The H-2A minimum wage in 2018 for Washington and Oregon is $14.12 per hour, up 5.53 percent from $13.38 this year. The two states fall from highest to second highest in the nation. Hawaii is the new No. 1 at $14.37 per hour.

Taber hired 30 H-2A workers last year and this year plans to have 45. For the first time, he’s hiring some for winter pruning and spring planting.

“It’s just making our cost of labor go up and it’s that much more difficult to get returns to cover that. You’d better have the right varieties, quality, yields and warehouses to stay in business and I’m not sure if I do or not,” Taber said.

The U.S. Department of Labor, Dec. 21, released the Adverse Effect Wage Rates (AEWRs) for all regions of the country for 2018. They are the same as what USDA’s National Agricultural Statistics Service released in November based on a survey of prevailing wages of field and livestock workers by region across the nation.

They are minimum hourly rates for H-2A-visa workers, usually above state minimum wages, and intended to be high enough that pay of domestic workers are not adversely affected.

An employer who hires H-2A workers is required to pay a minimum of the AEWR to any domestic workers also under his or her employ.

AEWR increases push all wages up increasing costs, growers say.

California goes up 4.85 percent from $12.57 to $13.38.

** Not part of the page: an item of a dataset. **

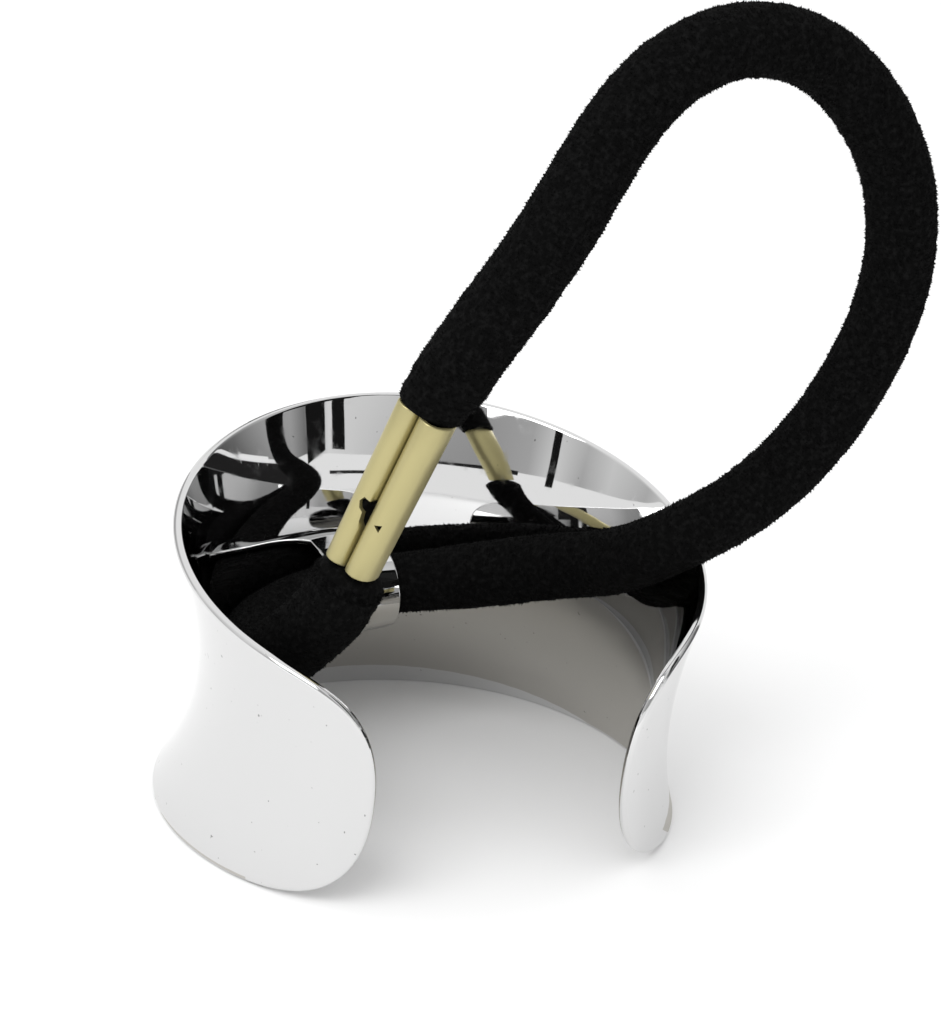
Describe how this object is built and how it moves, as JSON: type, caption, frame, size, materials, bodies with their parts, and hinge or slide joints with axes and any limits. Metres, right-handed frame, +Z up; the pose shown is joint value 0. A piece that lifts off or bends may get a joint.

Idaho and Wyoming wages go down 3 cents from $11.66 to $11.63. Nevada and Colorado go down 2.82 percent from $11 to $10.69 and Arizona is down 4.47 percent from $10.95 to $10.46.

Washington tree fruit growers pay piece rates for harvest that generally run the equivalent of $20 per hour and more for fast pickers. Some say the AEWR is driven up by growers having to pay more for domestic workers because of labor shortages. They say upward wage pressure is a vicious cycle hurting growers. Beyond labor costs are increasing for housing, fuel, chemicals and equipment.

Dan Fazio is executive director of the farm labor association WAFLA, in Olympia, that helps growers large and small hire thousands of H-2A workers. He said expense is a major grower complaint about H-2A. Some vegetable farmers have quit using it because they can’t afford it, he said.

Beside the high minimum wage, employers have to provide worker housing and pay transportation for the workers from and back to their country of origin, predominately Mexico.

Labor shortages are driving up wages but not creating more workers, he said.

“Now that H-2A is a significant component of the workforce in Washington it is causing wages to increase across the board. It helps employers attract more domestics,” he said. “The pressure right now is on employers to get very productive workers.”

DOL approved 200,049 H-2A workers for U.S. farms in 2017, up 20.7 percent from 2016 and about 10 percent of the nation’s more than 2 million seasonal ag workers, according the National Council of Agricultural Employers in Washington, D.C.

DOL approved 18,535 H-2A workers for Washington state in 2017, up 9.3 percent. California was at 15,232, up 7.6 percent. Oregon and Idaho were not available but are far smaller.